All material below is to be reproduced exactly.

### Dataset extract
— Start —

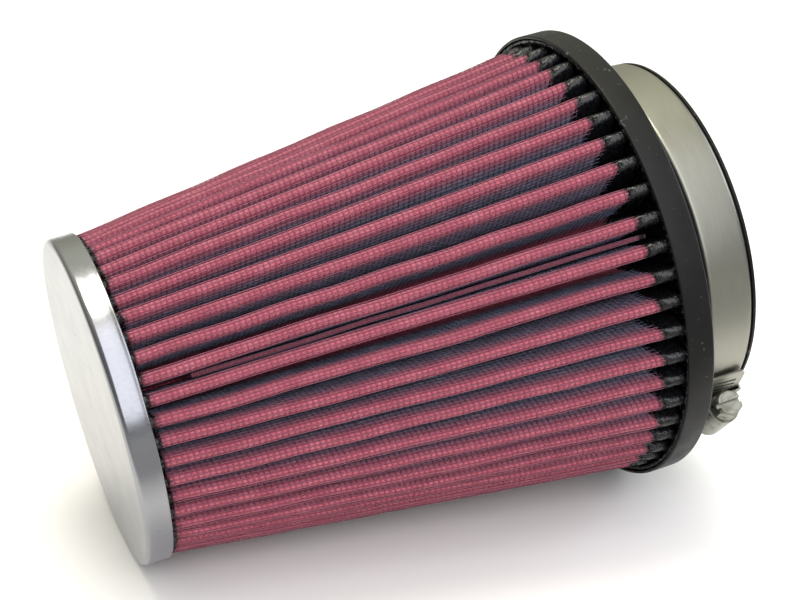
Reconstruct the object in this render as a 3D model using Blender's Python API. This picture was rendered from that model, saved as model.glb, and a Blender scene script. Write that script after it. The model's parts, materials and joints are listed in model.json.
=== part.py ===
"""Clamp-on conical air filter, lying on its side as it comes out of the box.

Every piece is modelled round the filter's own axis, which runs along local +Z from the end cap
(z = 0) to the mouth of the neck.  Local +X is the top of the filter as it lies, and a clock angle
is measured from there towards local +Y.  One empty then lays the whole filter down, so that it
rests on the rim of the cap and on the front edge of the rubber base, with world +Z up.
"""

import math

import bmesh
import bpy
from mathutils import Matrix, Vector

MM = 0.001

# Driving dimensions, all in metres.
SIDES = 64                       # flat sides of each turned piece
CLEARANCE = 0.3 * MM             # between neighbours that rest on each other

CAP_RADIUS = 44.0 * MM
CAP_DEPTH = 7.1 * MM
CAP_WALL = 0.7 * MM
CAP_CORNER = 1.5 * MM
CAP_POTTING_DEPTH = 2.6 * MM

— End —

### Output of the exercise
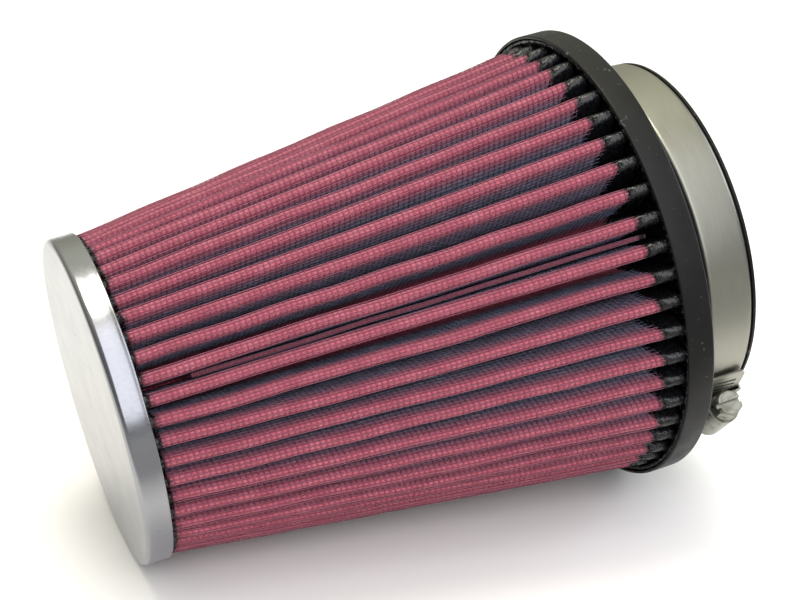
Reconstruct the object in this render as a 3D model using Blender's Python API. This picture was rendered from that model, saved as model.glb, and a Blender scene script. Write that script after it. The model's parts, materials and joints are listed in model.json.
=== part.py ===
"""Clamp-on conical air filter, lying on its side as it comes out of the box.

Every piece is modelled round the filter's own axis, which runs along local +Z from the end cap
(z = 0) to the mouth of the neck.  Local +X is the top of the filter as it lies, and a clock angle
is measured from there towards local +Y.  One empty then lays the whole filter down, so that it
rests on the rim of the cap and on the front edge of the rubber base, with world +Z up.
"""

import math

import bmesh
import bpy
from mathutils import Matrix, Vector

MM = 0.001

# Driving dimensions, all in metres.
SIDES = 64                       # flat sides of each turned piece
CLEARANCE = 0.3 * MM             # between neighbours that rest on each other

CAP_RADIUS = 44.0 * MM
CAP_DEPTH = 7.1 * MM
CAP_WALL = 0.7 * MM
CAP_CORNER = 1.5 * MM
CAP_POTTING_DEPTH = 2.6 * MM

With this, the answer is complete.